Because SSDs in an enterprise environment are assumed to be active 24x7, idle power consumption doesn't receive the emphasis that it might in a desktop or notebook. Even so, it's interesting that Toshiba's enterprise SSD is the only drive that draws more than 1 W without doing anything at all.
When it's busy crunching 4 KB random access, Toshiba's MK4001GRZB uses more than two times the power of Micron's P300. Both drives employ SLC NAND, so the difference isn't necessarily attributable to Toshiba's choice in memory technology.
Switching to sequential accesses, the MK4001GRZB consumes substantially more power than all of the other tested SSDs.

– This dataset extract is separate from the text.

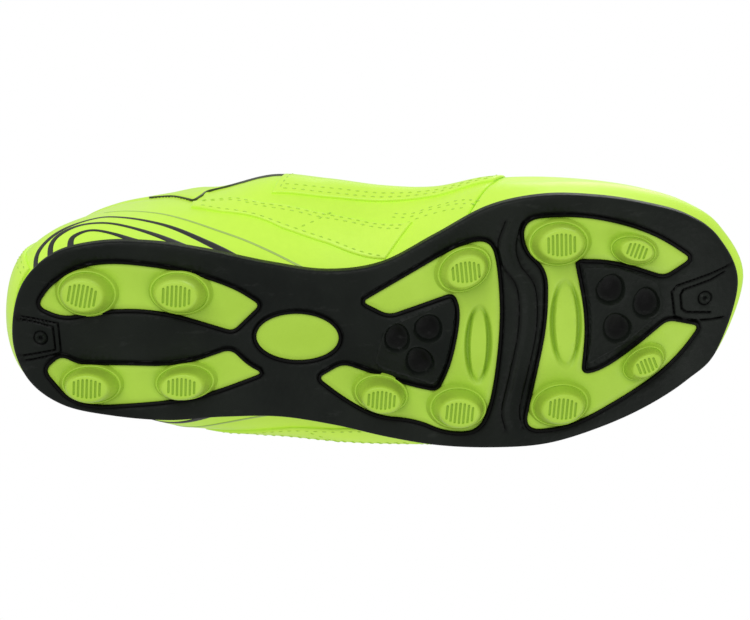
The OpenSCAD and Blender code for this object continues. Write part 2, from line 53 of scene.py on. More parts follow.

If you flip back through the performance analysis, you find that, at a queue depth of eight, Intel's SSD 520 is roughly as fast as the Toshiba drive in this very same workload. Compare that to our power numbers and you find that the SandForce-based desktop drive uses a lot less power to achieve similar performance, making it a more efficient solution in read-heavy workloads.
We see a similar situation evolve in sequential write testing. The P300 outperforms the MK4001GRZB by roughly 19%, yet Toshiba's drive consumes almost 42% more power.
Larger block sizes don’t affect power consumption by much. At a queue depth of eight, 128 KB and 2 MB performance is roughly the same, which means efficiency is, too.